Deborah J. Swiss, the author, did her homework. For six years she researched original nineteenth-century documents and diaries to recreate the lives of four women who not only survived the experience, but went on to become solid citizens:
Convict #253, Agnes McMillan, age twelve, and Convict #284 Janet Houston, age seventeen, arrested together for stealing clothing at a shop in Glasgow.
Convict #1231, Bridget Mulligan, age twenty-seven, for stealing a dress, a milk tin and a white petticoat in Dublin.
Convict #151, Ludlow Teddler, age forty-seven, a widowed mother of four, for stealing eleven spoons and a breadbasket from her employer in London.
They served their sentences at the Cascades Female Factory, a prison that was located in present day Tasmania--a place where nine-hundred infants and children perished. If a woman survived her stay at the prison and was eventually released, she had no place to turn unless she could attract a man or find work. Many lived in hovels alongside the road, or in public institutions for the destitute or the insane.
By the time Agnes and Janet were arrested, a voice of reason and compassion had intervened on the behalf of the forgotten population of women and children in prison. In 1813, Quaker reformer Elizabeth Gurney Fry, already renowned for her work with the homeless, was visited by American Quaker minister Stephen Grellet, who had just visited the women's ward at Newgate Prison. The conditions he found there had shocked him to the core.
What ensued was a tireless campaign by Elizabeth Fry to ease the misery of the imprisoned women and children in Britain. It was she who issued the identifying tin tickets the women wore around their necks when they boarded ship. They were also supplied with modest clothing and a sewing kit to keep their hands and minds busy on the voyage.

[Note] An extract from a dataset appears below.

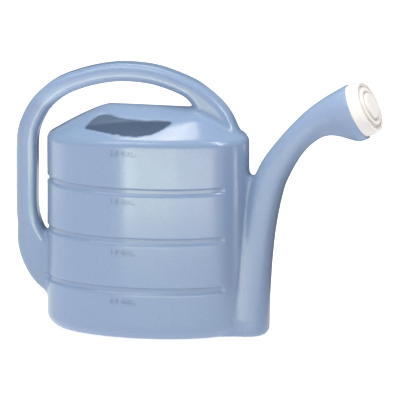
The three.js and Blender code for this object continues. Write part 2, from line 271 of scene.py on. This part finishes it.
def deck_height(x, y):
    """Height of the deck, whose rulings run from the ridge to the oval eave, which is lower at both ends."""
    ridge_x = np.clip(x, RIDGE_REAR, RIDGE_FRONT)
    dx, dy = x - ridge_x, np.abs(y)
    qa = (dx / TANK_A) ** 2 + (dy / TANK_B) ** 2
    qb = 2 * ridge_x * dx / TANK_A**2
    qc = (ridge_x / TANK_A) ** 2 - 1
    share = 2 * qa / np.maximum(-qb + np.sqrt(np.maximum(qb * qb - 4 * qa * qc, 0)), 1e-6)
    edge_x = ridge_x + dx / np.maximum(share, 1e-3)
    eave = EAVE - REAR_DROP * np.maximum(-edge_x / TANK_A, 0) ** REAR_DROP_POWER
    eave = eave - FRONT_DROP * np.maximum(edge_x / TANK_A, 0) ** FRONT_DROP_POWER
    rearward = np.where(dx < 0, (dx / TANK_A) ** 2 / np.maximum(qa, 1e-9), 0)
    soft = (np.sqrt(share**2 + RIDGE_SOFTNESS**2) - RIDGE_SOFTNESS) / (1 - RIDGE_SOFTNESS)
    return RIDGE + (eave - RIDGE) * soft ** (1 + REAR_BULGE * rearward)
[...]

The Tin Ticket reads like a novel but is, in fact, an enlightening and fascinating history that honors the memory of the stalwart women who not only survived the British penal system, but went on flourish in spite of the ordeal. For the many who died, it's a eulogy that speaks to the needless suffering brought about by greed and inhumanity.

1 comments:
A historical that sounds absolutely riveting. I found Ellis's review so enticing that I can't wait to get my hands on a copy!